The Landfill Directive – is it the end of
The Landfill Directive and other recently introduced legislation and regulation have major implications for the regeneration of contaminated land and the operation of landfill sites, both themes that feature at this year's ICU exhibition and conference at the NEC. Complementing LAWE's special preview of the NEC event we review current issues and technology in both the contaminated land and landfill sectors. In this first specially contributed article, Jo Strange, Associate Director, and Mike Summersgill, Consultant, both of Card Geotechnics Ltd, assess the impact of the Landfill Directive on the future of brownfield redevelopment
Remediation of contaminated sites has for many years taken advantage of inexpensive, convenient and plentiful landfill facilities. The implementation of the next phase of the European Landfill Directive (99/31/EC) on 16 July 2004 effectively removes this option by banning direct disposal of untreated contaminated soil to landfill. In doing so it has, potentially, far reaching impacts not only on the waste industry but on brownfield developers.
The final value of a brownfield site is determined by the potential range of end uses and hence development options, taking account of remediation costs and residual risks. The traditional “quick fix” was often “dig and dump”. It is a versatile solution that deals with most types of contamination and can be quickly carried out. It removes recognisable residual risk from a site and its success can be easily confirmed – but it is very expensive in environmental terms.
The Landfill Directive aims to dramatically reduce disposal of contaminated soils to landfill. In the context of brownfield development the upcoming key requirements are:
Waste must be pre-treated before being landfilled.
Certain wastes cannot be landfilled in future eg, clinical, tyres and certain “hazardous” waste including those with >6% total organic carbon, (TOC) This criteria may include organic top soils.
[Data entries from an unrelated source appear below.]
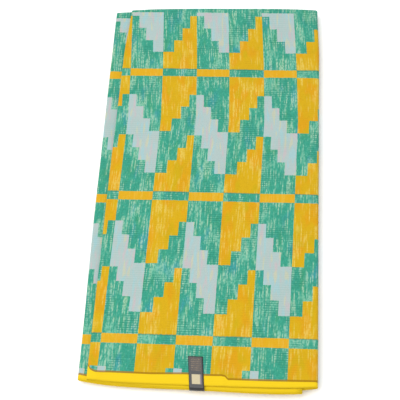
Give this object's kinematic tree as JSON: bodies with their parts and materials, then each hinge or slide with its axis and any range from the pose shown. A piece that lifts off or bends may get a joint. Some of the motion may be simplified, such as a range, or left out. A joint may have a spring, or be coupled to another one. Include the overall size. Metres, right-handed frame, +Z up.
{
  "type": "folded kente cloth",
  "caption": "Length of cotton printed in the stepped kente pattern, doubled and folded back and forth into a flat bundle, with a small label bent over its near edge.",
  "frame": {"origin": "middle of the underside of the folded bundle, on the surface that it rests on", "axes": "+X across the bundle to the right, +Y from the selvedge end to the doubling fold, +Z up"},
  "size_m": [0.3134, 0.6, 0.0179],
  "materials": {
    "printed_cotton": "plain woven cotton, printed teal, yellow and pale grey, slightly crisp",
    "black_label": "satin-woven black tape with a dull gold ornament"
  },
  "bodies": {
    "root": {"cloth": "printed_cotton", "label": "black_label"}
  },
  "joints": []
}
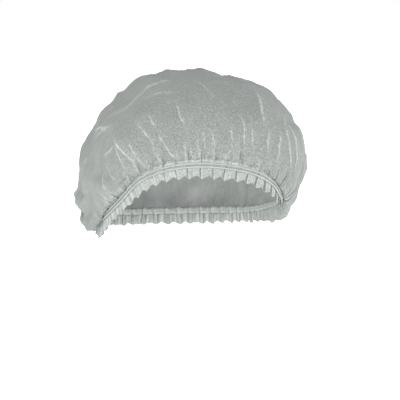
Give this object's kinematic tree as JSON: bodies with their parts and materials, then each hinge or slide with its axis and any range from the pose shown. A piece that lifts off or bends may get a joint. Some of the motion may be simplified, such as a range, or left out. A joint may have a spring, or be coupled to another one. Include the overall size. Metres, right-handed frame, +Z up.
{
  "type": "disposable hair cover cap",
  "caption": "Pale grey non-woven hair cover cap, puffed out as worn, gathered by a double elastic with a pleated frill below it.",
  "frame": {"origin": "where the crown's underside rests on the top of the wearer's head", "axes": "+Z up through the crown, -Y the way the wearer faces, +X to the wearer's left"},
  "size_m": [0.1916, 0.2266, 0.1423],
  "materials": {
    "Nonwoven sheet": "spunbond polypropylene, thin, pale grey, semi-transparent",
    "Nonwoven frill": "the same sheet, pleated",
    "Elastic strand": "covered elastic thread, off-white"
  },
  "bodies": {
    "root": {"crown": "Nonwoven sheet", "frill": "Nonwoven frill", "elastic_upper": "Elastic strand", "elastic_lower": "Elastic strand"}
  },
  "joints": []
}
Prohibition of pre-mixing or dilution of contaminated wastes to meet waste acceptance criteria for disposal.
The reaction of the waste management industry has been a massive reduction, currently estimated to drop from 200 to 10, in the number of landfills licensed to accept Hazardous Wastes. This will have a major cost implication both in increased disposal costs and transportation costs for removing material to more distant facilities.
Furthermore, current waste definitions, including Special Waste, will be superseded by European acceptance criteria, which will not be finalised until 2005. In terms of these and interim waste acceptance criteria (WAC) being adopted by the Environment Agency, the level of compliance testing required is much more onerous than current EA guidance. Therefore, classification of wastes will also be a much more expensive process.
Future remediation strategies, as well as current strategies for sites due for redevelopment after 16 July 2004, will be forced to avoid the disposal of soils, where possible, by using alternative and commercially available clean-up/treatment technologies. Much research is being done by contractors and technical bodies into suitable sustainable remediation techniques. However, whilst there is a possible opportunity for innovation and, in the right circumstances, “cutting -edge” solutions, these may not find favour with developers, especially if the costs are perceived to be higher. Some may prefer to accept residual risk and adopt encapsulation solutions on simpler sites – but is encapsulation really publicly acceptable for future generations?
Impact on costs
The cost of remediation not only impacts the economics of site development, but also adversely impacts the value of such land held in land banks as part of property portfolios. If developers chose not to redevelop brownfield sites, the impacts of the continuing implementation of the Landfill Directive are likely to be counter-productive in terms of national environmental improvement. It will slow redevelopment of brownfield sites, especially where land values are relatively low, away from the south-east.
As a result, there is strong lobbying taking place of the ODPM and DEFRA with respect to the anticipated adverse impacts on urban regeneration, once the latest section of the LD is implemented. These lobbyists are asking for the Government to relax landfill controls on historically contaminated soils or provide alternative support for brownfield projects.
However, until the Directive is in operation, the exact impacts are unclear and will depend on the enforcement approach by the Environment Agency. It is, however, generally accepted that contaminated soil generated by remediation works will have to be stockpiled rather than landfilled, whilst decisions on waste treatment and disposal are made. This is also currently subject to restrictive waster management regulations. In continental Europe, stockpiling for treatment (in soil “hospitals”) is seen as an environmental benefit, as is the positive re-use of such treated soil whereas in the UK, under the same European Directives, treated soil is classified as a waste. In many cases, it may not even go back in the same hole that it was dug from – not really “sustainability” in action?
It will still be possible to remediate sites for redevelopment but this will require consultants to design cost effective alternative clean-up solutions. In order to do this, the regulators will have to be sufficiently confident to accept more technological solutions and realistic risk assessments, whilst the waste licensing requirements will have to be revised to allow flexibility with respect to soil treatment in the regeneration of brownfield sites.